Various international and regional media outlets including the Agence France-Presse (AFP), Al Jazeera English, BBC, China Central Television, China Radio International, CNN, Democracy Now, Deutsche Welle, El Mundo, The Guardian, Le Figaro, MSNBC, The PBS NewsHour, Russia Today, The Wall Street Journal, and The Washington Post have featured interviews with Jadaliyya co-editors. In addition, media outlets such as The Guardian and Courrier International have republished Jadaliyya articles

==Book==
The Dawn of the Arab Uprisings: End of an Old Order?, was edited Haddad, Bsheer, and Abu-Rish. Composed of twenty essays originally published in Jadaliyya, the text (according to the editors) sheds "light on the historical background and initial impact of the mass uprisings which have shaken the Arab world since December 2010 [....] while the book focuses on those states that have been most affected by the uprisings it also covers the impact on Jordan, Saudi Arabia, Lebanon, Palestine, and Iraq."

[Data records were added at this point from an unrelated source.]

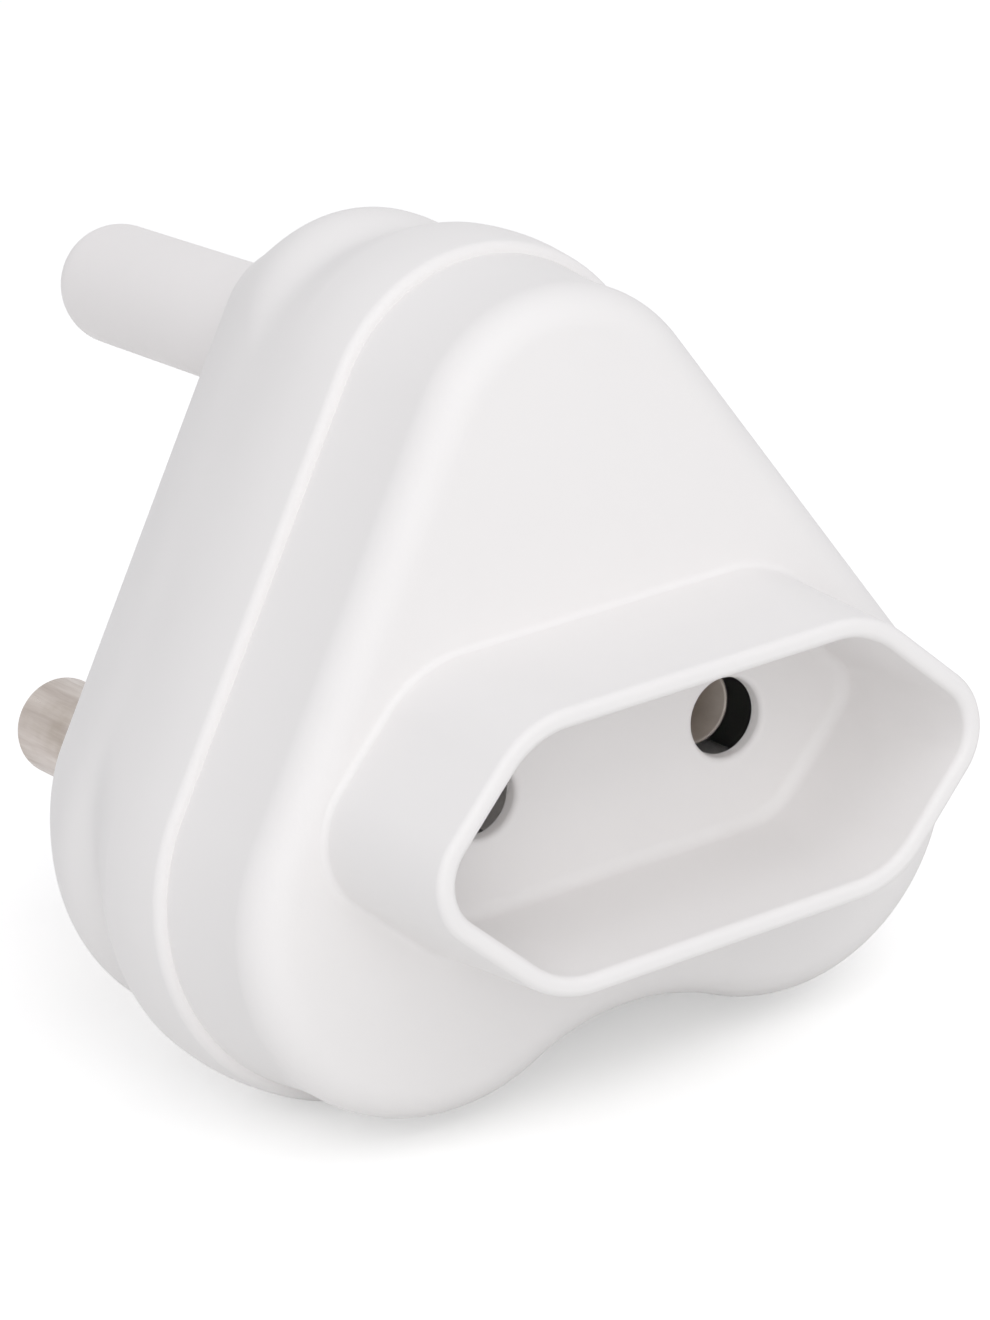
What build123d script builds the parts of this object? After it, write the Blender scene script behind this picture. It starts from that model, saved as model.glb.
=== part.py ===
from build123d import *
import os
from math import acos, asin, atan2, cos, degrees, hypot, radians, sin, sqrt

os.makedirs("parts", exist_ok=True)

# Three-pin plug adaptor with a two-pin socket in front. X is to the right seen from the front,
# +Y is into the wall, +Z is up towards the earth pin. The origin is on the rear face, midway
# between the line and neutral pins. A depth is a distance in front of the rear face.

# Plug pins
line_pin_diameter = 7.06
line_pin_length = 18.6
line_pin_spacing = 25.4
earth_pin_diameter = 8.7
earth_pin_length = 28.6
earth_pin_height = 28.6
line_pin_edge = 0.6
earth_pin_nose = 4.0
pin_clearance = 0.05

# Body outline at the flange: one apex corner, two lobes and a hollow foot between them
apex_height = 26.8
apex_radius = 12.9
lobe_spread = 13.2
lobe_height = 0.4
lobe_radius = 15.7
foot_radius = 14.8

# Side of the rear housing: depth, distance inside the flange, and how far the apex's and the
# lobes' centres are pushed outwards, which tightens the corners and leaves the flanks alone
rear_inset = 6.0
rear_apex_push = 3.2
shoulder_depth = 4.2
shoulder_inset = 3.7
shoulder_apex_push = 2.3
bulge_depth = 9.4
bulge_inset = 1.7
bulge_apex_push = 2.7
waist_depth = 14.0
waist_inset = 1.0
waist_apex_push = -0.7
waist_lobe_push = -3.0
split_depth = 18.8
rear_edge_radius = 0.8
lobe_aim = 35

# Front cover: the flange, then the front tier, which sweeps in from the flange's front edge
flange_depth = 25.0
flange_front_inset = 0.45
flange_edge_radius = 0.6
tier_foot_inset = 1.15
sweep_length = 5.5
sweep_middle_inset = 1.5
sweep_end_inset = 1.7
tier_front_inset = 1.75
tier_flat_width = 0.06
front_depth = 35.1

# Walls
rear_wall = 3.0
cavity_foot_wall = 2.3
waist_wall = 2.6
seat_inset = 3.0
mouth_inset = 4.4
flange_wall = 3.7
tier_wall = 2.2
front_wall = 2.2
spigot_length = 3.0
spigot_wall = 1.5
spigot_clearance = 0.15
post_clearance = 0.3

# Socket collar, a long hexagon with rounded corners, measured inside its rim
socket_height = 7.0
socket_corner_spread = 10.05
socket_corner_rise = 2.2
socket_corner_radius = 5.8
socket_tip_spread = 15.95
socket_tip_radius = 3.2
socket_floor_inset = 0.35
collar_foot_wall = 2.2
collar_rim_wall = 1.3
collar_height = 12.2
collar_edge_radius = 0.5
collar_foot_radius = 0.5
socket_floor_sink = 0.6
socket_floor_wall = 2.2
socket_floor_radius = 1.0

# Two-pin contacts and their holes
contact_spacing = 19.0
contact_hole_diameter = 5.2
contact_bore = 4.0
contact_sheet = 0.7
contact_slot = 1.2
contact_length = 19.0
contact_gap = 0.3
contact_lead_in = 0.35
tab_width = 8.0
leg_width = 4.4
leg_bend = 1.0

# Inner flanges and riveted ends of the pins, and the seats that hold them
pin_seat_wall = 1.3
pin_seat_clearance = 0.15
line_collar_diameter = 8.4
line_flange_diameter = 10.8
line_flange_thickness = 1.5
rivet_diameter = 4.2
rivet_head_diameter = 5.8
rivet_head_height = 0.9
earth_collar_diameter = 9.8
earth_flange_diameter = 11.4
earth_flange_thickness = 2.0
earth_core_diameter = 4.0
earth_core_end = 2.2
root_radius = 0.3

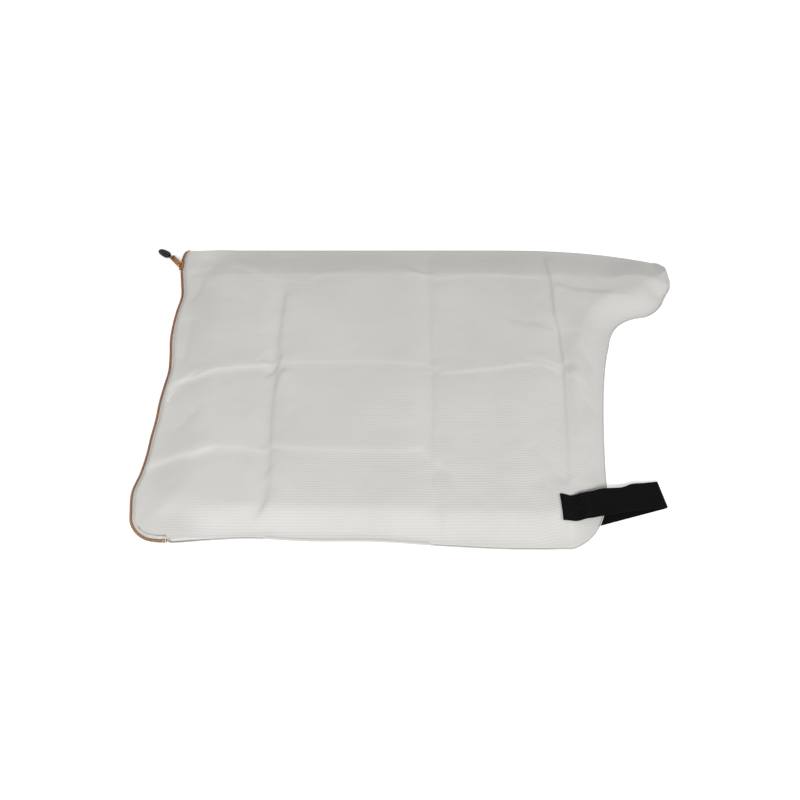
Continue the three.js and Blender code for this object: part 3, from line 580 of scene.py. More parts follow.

Timothy Mitchell, professor of Middle Eastern Studies at Columbia University, observed that "as the work of scholars and activists with a rich knowledge of the region's histories and political aspirations, the essays offer lasting insights into the forces shaping a new moment in world history." Laleh Khalili, Senior Lecturer in Middle East Politics, SOAS, University of London suggested that The Dawn of the Arab Uprisings: End of an Old Order? is "a very rare combination - scholarly but also accessible for a broad public." She also argues that it will be "a much-treasured volume for undergraduate students, and its sophistication will also benefit postgraduates and academics."